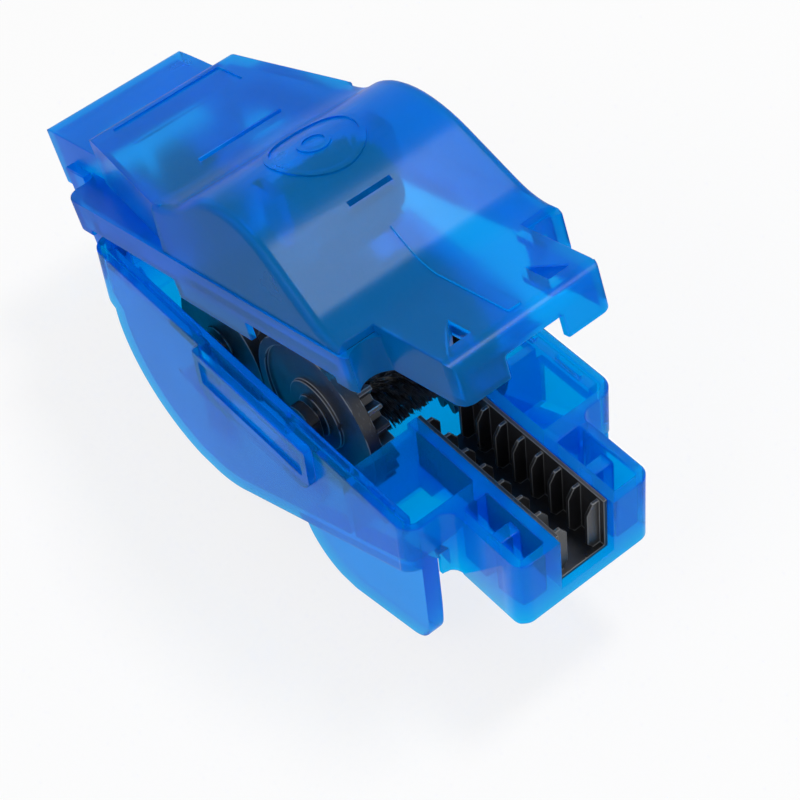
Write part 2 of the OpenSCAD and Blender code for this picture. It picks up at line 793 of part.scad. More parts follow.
// A nose of the lid from x0 to x1, with its far top edge rounded; dir is the way it points
module lid_nose(d, x0, x1, dir, z0, top) {
    r = lid_edge_r - d;
    far = dir > 0 ? x1 : x0;
    intersection() {
        translate([0, 0, z0]) linear_extrude(crest_z) lid_nose_plan(d);
        side_extrude(wide_w) difference() {
            translate([x0, z0]) square([x1 - x0, top - z0]);
            difference() {
                translate([dir > 0 ? far - r : far - cut, top - r]) square([r + cut, r + cut]);
                translate([far - dir * r, top - r]) circle(r);
            }
        }
    }
}

// The lid's tray, drawn in by d: wide sides up to the flange and the two noses
module tray(d) {
    z0 = d > 0 ? lid_z0 - cut : lid_z0;
    difference() {
        translate([0, 0, z0]) linear_extrude(tray_z - d - z0) {
            wide_plan(lid_inset + d);
            intersection() {
                nose_fillets(lid_inset + d, d + nose_w / 2 - lid_nose_w / 2);
                translate([tail_x, -wide_w]) square([body_l, 2 * wide_w]);
            }
        }
        for (s = [-1, 1]) translate([wide_x1 + scoop_out, s * scoop_y, 0])
            cylinder(r = scoop_r + d, h = crest_z);
    }
    if (d > 0) lid_nose(d, hump_x1 - wide_r, front_x - lid_front_in - d, 1, z0, roof_z - d - seam);
    else lid_nose(d, hump_x1, front_x - lid_front_in, 1, z0, roof_z);
    lid_nose(d, tail_x + d, deck_x0 + lid_edge_r, -1, z0, lid_tail_z - d);
}

// The lid's long sides end above the rim, and a tongue inside them covers the gap
module skirts() {
    for (s = [-1, 1])
        translate([wide_x0 + skirt_in, s > 0 ? wide_w / 2 - wall - tongue_gap : -wide_w / 2 - cut,
            lid_z0 - cut])
            cube([wide_x1 - wide_x0 - 2 * skirt_in, wall + tongue_gap + cut, skirt_h + cut - lid_gap]);
}

module tongues() {
    y1 = wide_w / 2 - wall - tongue_gap;
    z0 = rim_z - band_step + tongue_gap;
    for (s = [-1, 1]) {
        translate([wide_x0 + skirt_in, s > 0 ? y1 - tongue_t : -y1, z0])
            cube([wide_x1 - wide_x0 - 2 * skirt_in, tongue_t, rim_z + 2 * skirt_h - z0]);
        translate([wide_x0 + skirt_in, s > 0 ? y1 - tongue_t : -y1 - lid_wall, rim_z + skirt_h])
            cube([wide_x1 - wide_x0 - 2 * skirt_in, tongue_t + lid_wall, skirt_h]);
    }
}

// Tabs that drop into the housing's side slots
module tabs() {
    for (s = [-1, 1])
        translate([tab_x0, s > 0 ? wide_w / 2 - lid_inset - tab_t : lid_inset - wide_w / 2, rim_z - tab_drop])
            cube([tab_x1 - tab_x0, tab_t, tab_drop + tray_h / 2]);
}

// Ears that reach down to the hinge pins outside the rear nose, and the webs that join them to the lid
module ears() {
    inner = lid_nose_w / 2 - lid_wall;
    outer = ear_y + ear_t;
    for (s = [-1, 1]) {
        translate([0, s * (ear_y + ear_t / 2), 0]) side_extrude(ear_t) {
            translate([hinge_x, hinge_z]) circle(ear_r);
            translate([hinge_x - ear_r, hinge_z]) square([2 * ear_r, hinge_drop + ear_web]);
        }
        translate([hinge_x - ear_r, s > 0 ? inner : -outer, lid_z0])
            cube([2 * ear_r, outer - inner, ear_web - lid_gap]);
    }
}

// Plates under the hump that carry the lid's axle
module axle_plates() {
    foot_r = lid_axle_r + plate_foot;
    top = crest_z - lid_wall / 2;
    for (s = [-1, 1]) translate([0, s * (plate_y + plate_t / 2), 0]) side_extrude(plate_t) {
        translate([lid_axle_x, lid_axle_z]) circle(foot_r);
        translate([lid_axle_x - foot_r, lid_axle_z]) square([2 * foot_r, top - lid_axle_z]);
        translate([lid_axle_x - plate_w / 2, lid_axle_z + foot_r])
            square([plate_w, top - lid_axle_z - foot_r]);
    }
}

// Two low rings that follow the crest
module crest_rings() {
    intersection() {
        hump(-ring_h);
        for (r = [ring_r, small_ring_r]) translate([ring_x, 0, crest_z - ring_deep]) difference() {
            cylinder(r = r, h = ring_deep + cut);
            translate([0, 0, -cut]) cylinder(r = r - ring_t, h = ring_deep + 3 * cut);
        }
    }
}

// The crease down the flank and along the nose
module keel() {
    intersection() {
        hump(-keel_h);
        translate([keel_x0, -keel_w / 2, tray_z]) cube([hump_x1 - keel_x0, keel_w, crest_h]);
    }
    translate([hump_x1 - cut, -keel_w / 2, roof_z - keel_h])
        cube([front_x - lid_front_in - lid_edge_r - hump_x1 + cut, keel_w, 2 * keel_h]);
}

// Three-cornered windows in the top of the front nose, grown by d
module window_plans(d) {
    for (s = [-1, 1]) translate([front_x - nose_l / 2 + window_out,
        s * (nose_w / 4 + window_w / 2 + window_out)]) offset(r = d)
        polygon([[-window_l / 2, -s * window_w / 2], [window_l / 2, -s * window_w / 2],
            [window_l / 2, s * window_w / 2]]);
}

// The walls round the windows under the roof
module window_collars() {
    translate([0, 0, roof_z - collar_h]) linear_extrude(collar_h - lid_wall / 2) window_plans(collar_t);
}

// The sunk label panel on the deck
module label_panel() {
    half = deck_y0 - label_side;
    translate([deck_x0 + lid_edge_r + label_in, -half, deck_z - label_sink])
        cube([label_l, 2 * half, crest_h]);
}

module lid_cuts() {
    label_panel();
    // Bar slot at the hump's foot and vent in its front flank
    translate([bar_x, -bar_y, deck_z - 2 * lid_wall]) cube([bar_w, 2 * bar_y, crest_h]);
    translate([vent_x, -vent_y, roof_z]) cube([vent_w, 2 * vent_y, crest_h]);
    translate([0, 0, lid_z0]) linear_extrude(roof_h + cut) window_plans(0);
    // Arch for the chain in both end walls
    for (x = [front_x - nose_l / 2, tail_x - nose_l / 2])
        translate([x, -arch_w / 2, lid_z0 - cut]) cube([nose_l, arch_w, arch_h + cut]);
    on_axle(lid_axle_x, lid_axle_z)
        cylinder(r = lid_axle_r + seat_gap, h = 2 * (plate_y + plate_t + cut), center = true);
    on_axle(hinge_x, hinge_z) cylinder(r = pin_r + run_gap, h = wide_w + cut, center = true);
}

module lid_closed() {
    difference() {
        union() {
            difference() {
                union() {
                    tray(0);
                    hump(0);
                    deck(0, deck_z);
                    crest_rings();
                    keel();
                }
                tray(lid_wall);
                hump(lid_wall);
                deck(lid_wall, deck_z - lid_wall - seam);
                skirts();
            }
            tongues();
            tabs();
            ears();
            axle_plates();
            window_collars();
        }
        lid_cuts();
    }
}

module lid_shell() color(lid_blue) on_lid() lid_closed();
module lid_axle() color(steel) on_lid() on_axle(lid_axle_x, lid_axle_z)
    cylinder(r = lid_axle_r, h = 2 * (plate_y + plate_t), center = true);
module lid_brush_hub() color(black) on_lid() on_axle(lid_axle_x, lid_axle_z)
    tube_along(lid_hub_r, lid_axle_r + run_gap, 2 * (lid_brush_y + lid_disc_t));
module lid_disc(s) {
    on_lid() on_axle(lid_axle_x, lid_axle_z) translate([0, 0, -s * (lid_brush_y + lid_disc_t / 2)])
        tube_along(lid_disc_r, lid_hub_r + seat_gap, lid_disc_t);
}
module near_lid_disc() color(black) lid_disc(-1);
module far_lid_disc() color(black) lid_disc(1);
module lid_bristles() color(black) on_lid() on_axle(lid_axle_x, lid_axle_z)
    brush(lid_hub_r, lid_brush_r, lid_brush_y, lid_tufts);

base_shell();
front_comb();
rear_comb();
hinge_pins();
front_bearings();
rear_bearings();
front_axle();
rear_axle();
drive_hub();
near_drive_gear();
far_drive_gear();
drive_bristles();
rear_hub();
near_rear_gear();
far_rear_gear();
rear_bristles();
lid_shell();
lid_axle();
lid_brush_hub();
near_lid_disc();
far_lid_disc();
lid_bristles();
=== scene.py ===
"""Looks of a hand-held bike chain cleaner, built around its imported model."""

import json
import math

import bmesh
import bpy
from bpy.props import FloatProperty, FloatVectorProperty, IntProperty, PointerProperty
from mathutils import Matrix, Vector
from mathutils.bvhtree import BVHTree

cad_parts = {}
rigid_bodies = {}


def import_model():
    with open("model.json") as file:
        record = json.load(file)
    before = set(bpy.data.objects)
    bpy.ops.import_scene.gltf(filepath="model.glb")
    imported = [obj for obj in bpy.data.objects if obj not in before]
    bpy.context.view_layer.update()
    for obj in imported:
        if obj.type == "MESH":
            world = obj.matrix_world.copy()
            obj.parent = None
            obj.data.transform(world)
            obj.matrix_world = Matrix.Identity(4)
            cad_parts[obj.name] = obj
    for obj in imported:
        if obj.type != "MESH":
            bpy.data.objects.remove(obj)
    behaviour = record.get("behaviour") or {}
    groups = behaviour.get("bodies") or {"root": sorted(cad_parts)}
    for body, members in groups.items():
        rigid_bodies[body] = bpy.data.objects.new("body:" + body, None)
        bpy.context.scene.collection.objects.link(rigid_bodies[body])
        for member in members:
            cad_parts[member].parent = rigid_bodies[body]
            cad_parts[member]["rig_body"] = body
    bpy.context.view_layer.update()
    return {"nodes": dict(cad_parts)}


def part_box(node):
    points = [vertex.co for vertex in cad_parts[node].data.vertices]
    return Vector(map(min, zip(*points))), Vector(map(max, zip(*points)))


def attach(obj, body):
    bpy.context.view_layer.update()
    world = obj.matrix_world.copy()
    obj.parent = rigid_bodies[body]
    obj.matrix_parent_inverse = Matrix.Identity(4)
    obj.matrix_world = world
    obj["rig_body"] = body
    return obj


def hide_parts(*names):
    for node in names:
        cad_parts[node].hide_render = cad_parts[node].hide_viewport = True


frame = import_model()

bl_info = {
    "name": "Bike chain cleaner",
    "version": (1, 0, 0),
    "blender": (4, 5, 0),
    "location": "View3D > Sidebar > Chain cleaner",
    "description": "Builds the shells, combs, wheels, brushes and axles of a chain cleaner",
    "category": "Object",
}

MM = 0.001

# How far apart nodes are laid in an editor.
NODE_STEP_X = 190
NODE_STEP_Y = 170

# The camera that the photo's edges gave: the picture's side and the focal length, in pixels.
# The sensor's width only turns the second into millimetres.
PHOTO_SIDE = 800
PHOTO_FOCAL = 2358.62
SENSOR_MM = 36.0

# How a CAD skin gets its rounded edges. Room, stray and reach are in widths of the rounding.
MERGE_DISTANCE = 0.000001  # closer corners are one
FLAT_ANGLE = math.radians(0.4)  # triangles that meet flatter are one face
SHARP_ANGLE = math.radians(34)  # sharper edges are rounded
CREASE_ANGLE = math.radians(55)  # sharper edges stay creases in the shading
ROOM_SHARE = 2.2  # how deep a face is beside an edge that is rounded
INSET = 0.00001  # where the look for that depth starts
STRAY_SHARE = 0.6  # how far a corner may lie off the CAD skin
STRAY_REACH = 4  # how far round a strayed corner edges stay sharp
FOLD_REACH = 3  # and round a fold
FOLD_COSINE = 0.5  # a triangle turned further from its face is a fold
SLIVER_AREA = 1e-12  # smaller triangles can't be judged
REPAIR_ROUNDS = 4
EDGE_SEGMENTS = 2
FACE_WEIGHT = 60  # how much large faces count in the normals

# The stage, in metres.
FLOOR_HALF = 3.0
FLOOR_DROP = 0.0002
OVERHEAD_LAMP = (0.1, 0.26, 0.78)
OVERHEAD_SIZE = 0.16
CAMERA_LAMP = (0.1, -0.6, 0.55)
CAMERA_LAMP_SIZE = 0.4

# A brush's sleeve and tufts: its play on the hub, and shares of the sleeve's wall.
SLEEVE_PLAY = 0.0001
SLEEVE_SIDES = 48
NIB_SHARE = 0.25
ROOT_SHARE = 0.6

# Nodes that share a finish and a rounding.
WHEEL_NODES = ("near_drive_gear", "far_drive_gear", "near_rear_gear", "far_rear_gear",
               "drive_hub", "rear_hub", "lid_brush_hub", "near_lid_disc", "far_lid_disc",
               "front_bearings", "rear_bearings")
STEEL_NODES = ("front_axle", "rear_axle", "lid_axle", "hinge_pins")

# Each brush: its piece, node and axle, tuft rows, sleeve's and tips' radius, and seed.
BRUSHES = (
    ("drive_tufts", "drive_bristles", "front_axle", 14, 5.0 * MM, 11.8 * MM, 11),
    ("rear_tufts", "rear_bristles", "rear_axle", 18, 5.0 * MM, 17.5 * MM, 22),
    ("lid_tufts", "lid_bristles", "lid_axle", 14, 4.0 * MM, 10.6 * MM, 33),
)


# ---- node helpers --------------------------------------------------------------------------------


def place(tree, kind, x, y, **settings):
    """A new node at x, y with its plain settings."""
    made = tree.nodes.new(kind)
    made.location = (x * NODE_STEP_X, y * NODE_STEP_Y)
    for name, value in settings.items():
        setattr(made, name, value)
    return made


def feed(tree, target, source):
    """Links a node's output, or writes a plain value, to an input."""
    if isinstance(source, bpy.types.NodeSocket):
        tree.links.new(source, target)
    elif source is not None:
        target.default_value = source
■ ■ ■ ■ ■
*Do this*:
In the listing above, find the line with "base_shell();" and the line with "record = json.load(file)". Output those two lines and every line between them, exactly as written.

*Solution*:
base_shell();
front_comb();
rear_comb();
hinge_pins();
front_bearings();
rear_bearings();
front_axle();
rear_axle();
drive_hub();
near_drive_gear();
far_drive_gear();
drive_bristles();
rear_hub();
near_rear_gear();
far_rear_gear();
rear_bristles();
lid_shell();
lid_axle();
lid_brush_hub();
near_lid_disc();
far_lid_disc();
lid_bristles();
=== scene.py ===
"""Looks of a hand-held bike chain cleaner, built around its imported model."""

import json
import math

import bmesh
import bpy
from bpy.props import FloatProperty, FloatVectorProperty, IntProperty, PointerProperty
from mathutils import Matrix, Vector
from mathutils.bvhtree import BVHTree

cad_parts = {}
rigid_bodies = {}


def import_model():
    with open("model.json") as file:
        record = json.load(file)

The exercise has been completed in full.